Microsoft Corp. (MSFT), which has been girding for a fight with anti-virus software company Kaspersky Lab, got a bit of a reprieve when Chief Executive Eugene Kaspersky said he would hold off for now in filing a complaint with the European Commission.

In November, Kaspersky Lab, which is based in Russia, threatened to file a complaint with the European Commission arguing Microsoft is using its dominance in operating system software to push its anti-virus software on Windows 10 over those of competitors. The executive told Reuters he has been engaged in ongoing talks with Microsoft that are resulting in some progress. "They are listening to us and they made a few changes. It's an ongoing process," he told Reuters on the sidelines of the Hannover Messe industrial trade fair in Germany. "Of course if Microsoft agrees to all our requests we will not file it." Kaspersky would not disclose what changes Microsoft has made. (See also: Microsoft Word Target of Zero-Day Malware Attack.)

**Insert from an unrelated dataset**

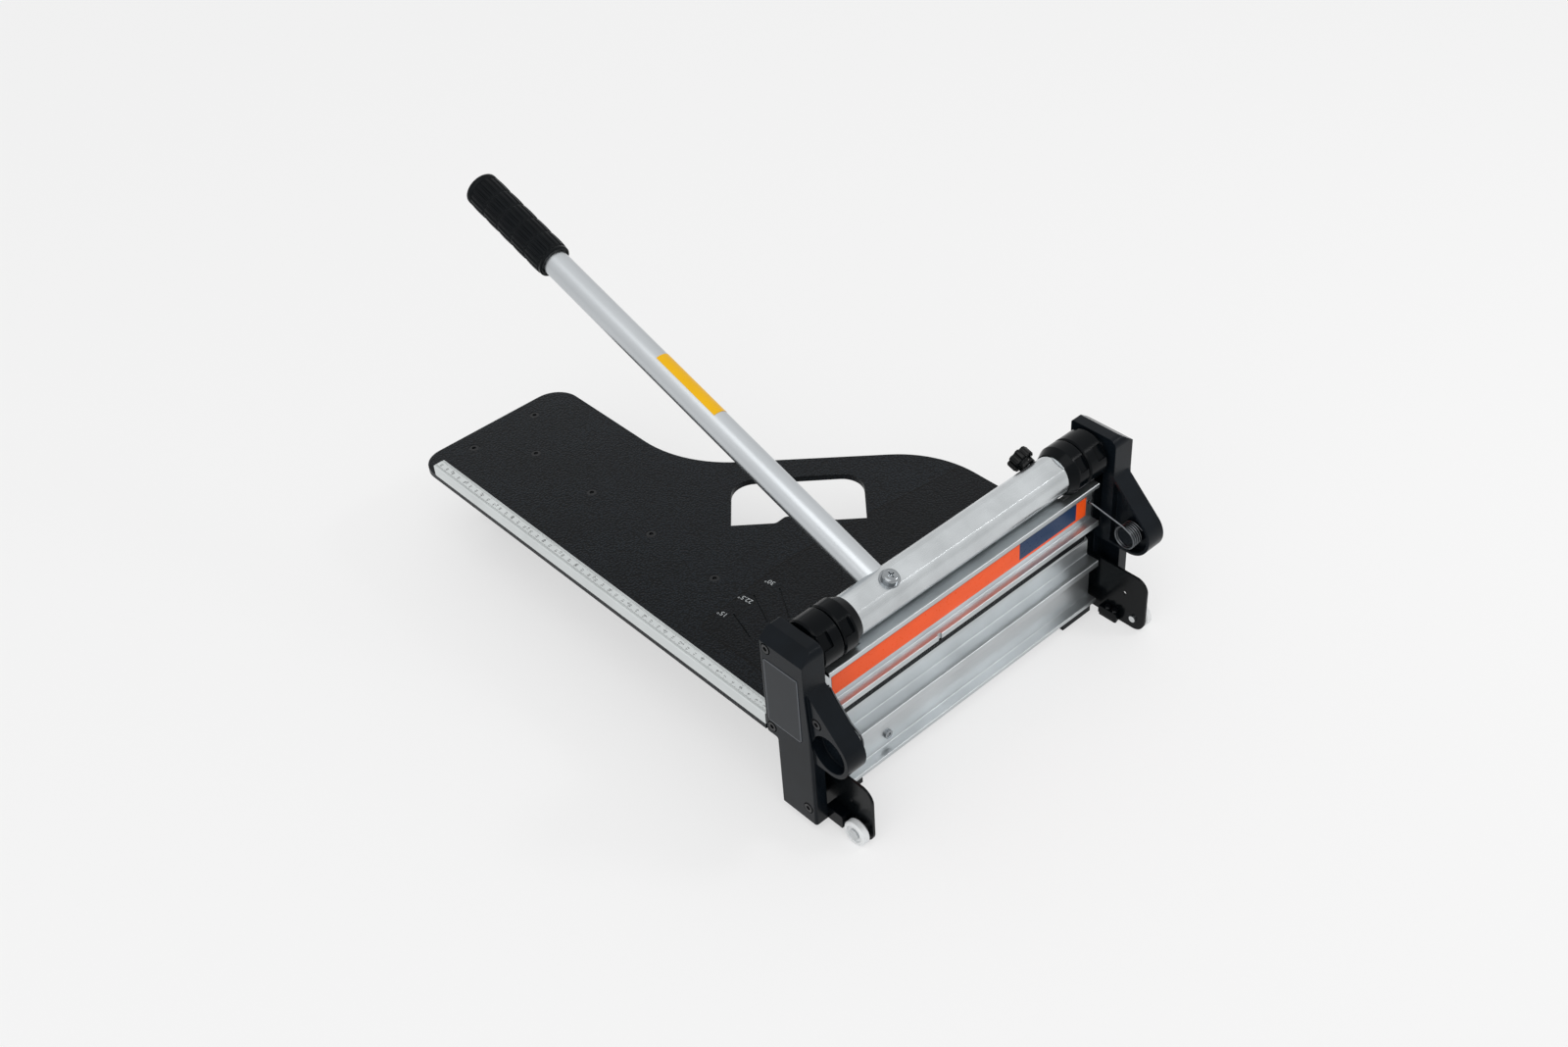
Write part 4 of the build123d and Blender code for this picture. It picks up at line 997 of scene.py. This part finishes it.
@dataclass
class RulerFence:
    """Fence bar with a centimetre row on its outer side and an inch row on its inner side."""

    dressing: Dressing
    head_y: float
    centimetre: float = 0.010
    centimetre_parts: int = 10
    inch: float = 0.0254
    inch_parts: int = 16
    last_centimetre_y: float = 0.513
    last_centimetre: int = 50
    tick_width: float = 0.00026
    full_tick: float = 0.0024
    half_tick: float = 0.0018
    short_tick: float = 0.0011
    figure_height: float = 0.0026
    figure_inset: float = 0.0038
    margin: float = 0.0022

    def scale_row(self, ink: Print, unit: float, parts: int, edge_x: float, side: int) -> None:
        """Print one row of ticks and figures.

        Tick number n stands n parts of the unit from zero. It is a full tick at each whole unit,
        a half tick at each half unit and a short one elsewhere.

        Args:
            ink: what it is printed with.
            unit: the unit's length.
            parts: ticks a unit.
            edge_x: where the ticks start.
            side: the direction that they run in along X, 1 or -1.
        """
        low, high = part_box("ruler_fence")
        zero = self.head_y + self.last_centimetre_y - self.last_centimetre * self.centimetre
        step = unit / parts
        first = math.ceil((low.y - zero) / step)
        last = math.floor((high.y - zero) / step)
        count = np.arange(first, last + 1)
        whole = count % parts == 0
        half = count % (parts // 2) == 0
        lengths = np.where(whole, self.full_tick, np.where(half, self.half_tick, self.short_tick))
        centres = np.stack([edge_x + side * lengths / 2, zero + count * step], axis=-1)
        ink.bars(centres, lengths, self.tick_width)
        for number in count[whole] // parts:
            place = (edge_x + side * self.figure_inset, zero + number * unit)
            ink.number(str(number), place, self.figure_height, 0.0)

    def scale(self) -> Object:
        """Print both rows on the bar's top."""
        low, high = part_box("ruler_fence")
        ink = Print(self.dressing.material(BLACK_INK), high.z, slot="black_screw")
        self.scale_row(ink, self.centimetre, self.centimetre_parts, low.x + self.margin, 1)
        self.scale_row(ink, self.inch, self.inch_parts, high.x - self.margin, -1)
        return ink.finish("ruler_scale")


@dataclass
class Head:
    """Badge and springs of the housings."""

    dressing: Dressing
    head_y: float

    def dress(self) -> None:
        """Finish the badge, with its border at its own edge."""
        low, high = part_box("left_badge")
        middle, half = (low + high) / 2, (high - low) / 2
        badge = replace(BADGE_SHEET, centre=(middle.y, middle.z), half_size=(half.y, half.z))
        self.dressing.dress(badge, "left_badge")

    def springs(self) -> list[Object]:
        """Make the springs."""
        return Springs(self.dressing.material(SPRING_WIRE), self.head_y).build()


def handle_pieces(dressing: Dressing) -> list[Object]:
    """Make the grip and the knob with their round edges, and the label."""
    made = ((HandleGrip, GRIP_RUBBER), (StarKnob, KNOB_BLACK), (TubeLabel, YELLOW_FILM))
    return [piece(dressing.material(finish)).build() for piece, finish in made]


@dataclass
class Studio:
    """Pale floor, soft light and the camera at the photograph's angle."""

    head_y: float
    floor_size: float = 40.0
    floor_gap: float = 0.0002
    floor_colour: str = "#f7f7f7"
    floor_roughness: float = 0.9
    # Share of its plain colour in what camera and metal see of the floor, so its shadow is faint
    paper_share: float = 0.6
    world_light: float = 0.64
    horizon_light: float = 0.78
    zenith_light: float = 0.95
    zenith_from: float = 0.9
    sun_light: float = 0.65
    sun_width: float = 50.0
    sun_turns: tuple = (18.0, -22.0, 0.0)
    aim_height: float = 0.12
    # Place, size and power of each softbox
    left_box: tuple = ((-2.9, -0.9, 1.35), (2.4, 1.5), 16.0)
    front_box: tuple = ((1.1, -0.95, 1.5), (0.45, 0.3), 5.0)
    # The camera's angles are degrees, and its place is from the head's middle in Y
    azimuth: float = -39.66
    elevation: float = 39.64
    roll: float = -4.62
    focal_share: float = 1.13463
    camera_x: float = -0.8445
    camera_y: float = -0.7922
    camera_z: float = 1.1683

    def looked_at(self, tree: NodeTree) -> NodeSocket:
        """Tell the rays of the camera, metal and glass from those that light a surface.

        Args:
            tree: the node tree of the floor or the world.

        Returns:
            The socket that is 1 for what is looked at and 0 for light.
        """
        rays = add_node(tree, "LightPath").outputs
        mirrored = calc(tree, "MAXIMUM", rays["Is Camera Ray"], rays["Is Glossy Ray"])
        return calc(tree, "MAXIMUM", mirrored, rays["Is Transmission Ray"])

    def floor(self) -> None:
        """Lay the floor at the object's lowest point."""
        half = self.floor_size / 2
        level = CAD_BOX[0][2] - self.floor_gap
        mesh = bpy.data.meshes.new("floor")
        corners = [(half * x, half * y, level) for x, y in ((-1, -1), (1, -1), (1, 1), (-1, 1))]
        mesh.from_pydata(corners, [], [(0, 1, 2, 3)])
        material = bpy.data.materials.new("studio_floor")
        material.use_nodes = True
        tree = material.node_tree
        shader = tree.nodes["Principled BSDF"]
        shader.inputs["Base Color"].default_value = linear(self.floor_colour)
        shader.inputs["Roughness"].default_value = self.floor_roughness
        shader.inputs["Specular IOR Level"].default_value = 0.0
        paper = add_node(tree, "Emission", {"Color": linear(self.floor_colour)})
        share = calc(tree, "MULTIPLY", self.looked_at(tree), self.paper_share)
        mixed = add_node(tree, "MixShader", {},
                         {"Fac": share, 1: shader.outputs["BSDF"], 2: paper.outputs["Emission"]})
        tree.links.new(mixed.outputs["Shader"], tree.nodes["Material Output"].inputs["Surface"])
        mesh.materials.append(material)
        stand("floor", mesh)

    def world(self) -> None:
        """Light evenly, and show camera, metal and glass a pale world that fades at the horizon."""
        world = bpy.data.worlds.new("studio")
        bpy.context.scene.world = world
        world.use_nodes = True
        tree = world.node_tree
        tree.nodes.clear()
        place = add_node(tree, "TexCoord")
        axes = add_node(tree, "SeparateXYZ", {}, {"Vector": place.outputs["Generated"]})
        graded = remap(tree, axes.outputs["Z"], (0.0, self.zenith_from),
                       (self.horizon_light, self.zenith_light))
        white = (1, 1, 1, 1)
        soft = add_node(tree, "Background", {"Color": white, "Strength": self.world_light})
        seen = add_node(tree, "Background", {"Color": white}, {"Strength": graded})
        mixed = add_node(tree, "MixShader", {},
                         {"Fac": self.looked_at(tree), 1: soft.outputs["Background"],
                          2: seen.outputs["Background"]})
        add_node(tree, "OutputWorld", {}, {"Surface": mixed.outputs["Shader"]})

    def softbox(self, name: str, place: tuple[float, float, float], size: tuple[float, float],
                energy: float) -> None:
        """Hang a soft rectangular lamp that looks at the head.

        Args:
            name: the lamp's name.
            place: where it hangs, from the head's middle in Y.
            size: its width and height.
            energy: its power in watts.
        """
        lamp = bpy.data.lights.new(name, "AREA")
        lamp.shape = "RECTANGLE"
        lamp.size, lamp.size_y = size
        lamp.energy = energy
        holder = stand(name, lamp)
        holder.location = place[0], place[1] + self.head_y, place[2]
        aim = Vector((0.0, self.head_y, self.aim_height)) - holder.location
        holder.rotation_euler = aim.to_track_quat("-Z", "Y").to_euler()

    def lamps(self) -> None:
        """Hang a wide soft sun, a long softbox on the left and a small one at the front right."""
        sun = bpy.data.lights.new("soft_sun", "SUN")
        sun.energy = self.sun_light
        sun.angle = math.radians(self.sun_width)
        holder = stand("soft_sun", sun)
        holder.rotation_euler = [math.radians(angle) for angle in self.sun_turns]
        self.softbox("left_softbox", *self.left_box)
        self.softbox("front_softbox", *self.front_box)

    def camera(self) -> None:
        """Place the camera from its azimuth, elevation and roll."""
        turn, lean, roll = (math.radians(a) for a in (self.azimuth, self.elevation, self.roll))
        forward = Vector((-math.sin(turn) * math.cos(lean), math.cos(turn) * math.cos(lean),
                          -math.sin(lean)))
        level = Vector((math.cos(turn), math.sin(turn), 0.0))
        upright = level.cross(forward)
        right = level * math.cos(roll) + upright * math.sin(roll)
        up = right.cross(forward)
        data = bpy.data.cameras.new("photo_camera")
        data.lens = data.sensor_width * self.focal_share
        data.clip_end = self.floor_size * 3 / 2
        camera = stand("photo_camera", data)
        turned = Matrix((right, up, -forward)).transposed().to_4x4()
        place = (self.camera_x, self.camera_y + self.head_y, self.camera_z)
        camera.matrix_world = Matrix.Translation(place) @ turned
        bpy.context.scene.camera = camera


def main() -> None:
    """Build the studio, dress the CAD nodes and add the scene's own pieces."""
    logging.basicConfig(level=logging.INFO, format="%(name)s: %(message)s")
    head_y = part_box("left_housing")[1].y - HOUSING_REACH
    bpy.context.scene.view_settings.view_transform = "Standard"
    studio = Studio(head_y)
    studio.floor()
    studio.world()
    studio.lamps()
    studio.camera()
    log.info("studio built round %s", [round(v, 4) for corner in CAD_BOX for v in corner])
    dressing = Dressing()
    for finish, *nodes in WORN:
        dressing.dress(finish, *nodes)
    plate, head = BasePlate(dressing, head_y), Head(dressing, head_y)
    plate.dress()
    head.dress()
    for piece in [*plate.foot(), plate.figures(), RulerFence(dressing, head_y).scale(),
                  *head.springs(), *handle_pieces(dressing)]:
        log.info("added %s", piece.name)


if __name__ == "__main__":
    main()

'Killing' Independent Developers

In addition to allegedly favoring its own Defender anti-virus software over rivals, Microsoft is also accused of creating roadblocks for independent security software companies to get into the anti-virus software market. In a blog post late last year, the executive said: "Microsoft's actions aren't only making things worse for users and killing off the whole ecosystem of independent developers.” Kaspersky has already filed a complaint in Russia, which has prompted the country’s anti-monopoly commission to look into the allegations. Kaspersky told Reuters that case is moving forward, but he didn’t know what the outcome will be. (See also: Microsoft Confirms Update Is Coming To Windows 10.)

 

Microsoft isn’t only facing potential legal action from the likes of Kaspersky. Users in the U.S. are upset with how Microsoft rolled out upgrades of Windows 10 and have filed a class action lawsuit as a result. The suit is being led by three residents of Illinois who claim a Windows 10 update destroyed their data and damaged their computers. The claim centers on Microsoft’s offer in which Windows 7 OS users could upgrade to Windows 10 for free.

The Windows 10 upgrade program, which went on for a year, has resulted in a slew of complaints from competitors and another lawsuit in which a woman with a small business in California was awarded $10,000 by a judge this past summer. The class action contends Microsoft cost users their time and money because they had to deal with Microsoft tech support, replace hardware and fix software that no longer worked after upgrading to Windows 10. The class action has more than 100 plaintiffs and is seeking $5 million or more in damages.